Abstract

Late nineteenth-century German anthropology had to compete for intellectual legitimacy with the established academic humanities ( Geisteswissenschaften), above all history. Whereas humanists interpreted literary documents to create narratives about great civilizations, anthropologists represented and viewed objects, such as skulls or artifacts, to create what they regarded as natural scientific knowledge about so-called ‘natural peoples’—colonized societies of Africa, the Pacific, and the Americas. Anthropologists thus invoked a venerable tradition that presented looking at objects as a more certain source of knowledge than reading texts.

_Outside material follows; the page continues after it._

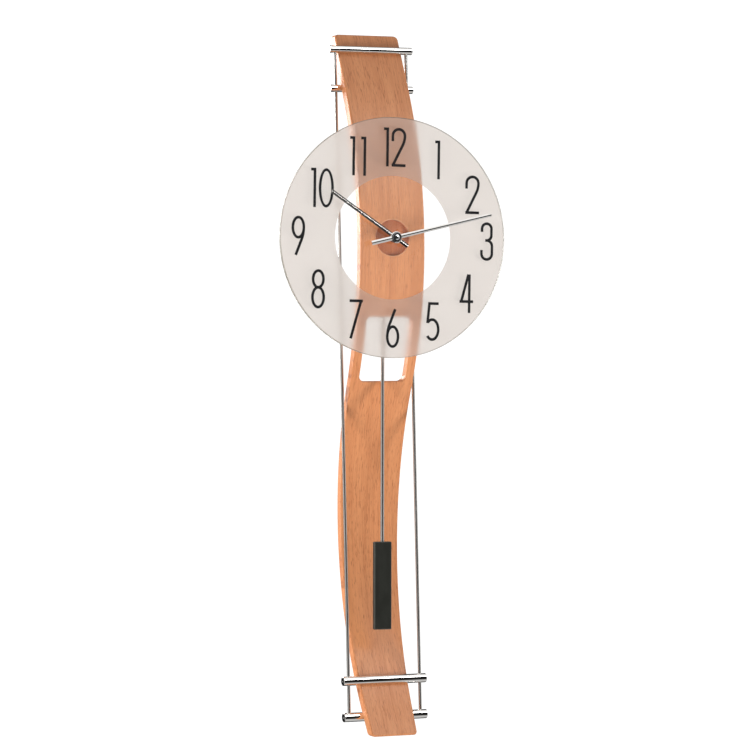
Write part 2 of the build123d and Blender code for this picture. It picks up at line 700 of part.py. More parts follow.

Visual representations, especially of the colonized, not only allowed anthropologists allegedly objective insight into humanity but also put them in direct contact with popular audiences of ethnographic spectacles, exotic photography, and even pornographic images. Anthropologists thus sought to create a peculiar kind of anthropological vision that both differentiated them from humanists as ‘objective’ natural scientists but also distinguished them from the leering ‘ Schaulust’ that they believed characterized popular consumption of exotic images. To do so they invented technologies of visual representation that eschewed the subject position figured by linear perspective. These novel optics dispensed with the leering subject posited by popular spectacles and the knowing subject posited by humanism and created an anti-humanist form of knowledge.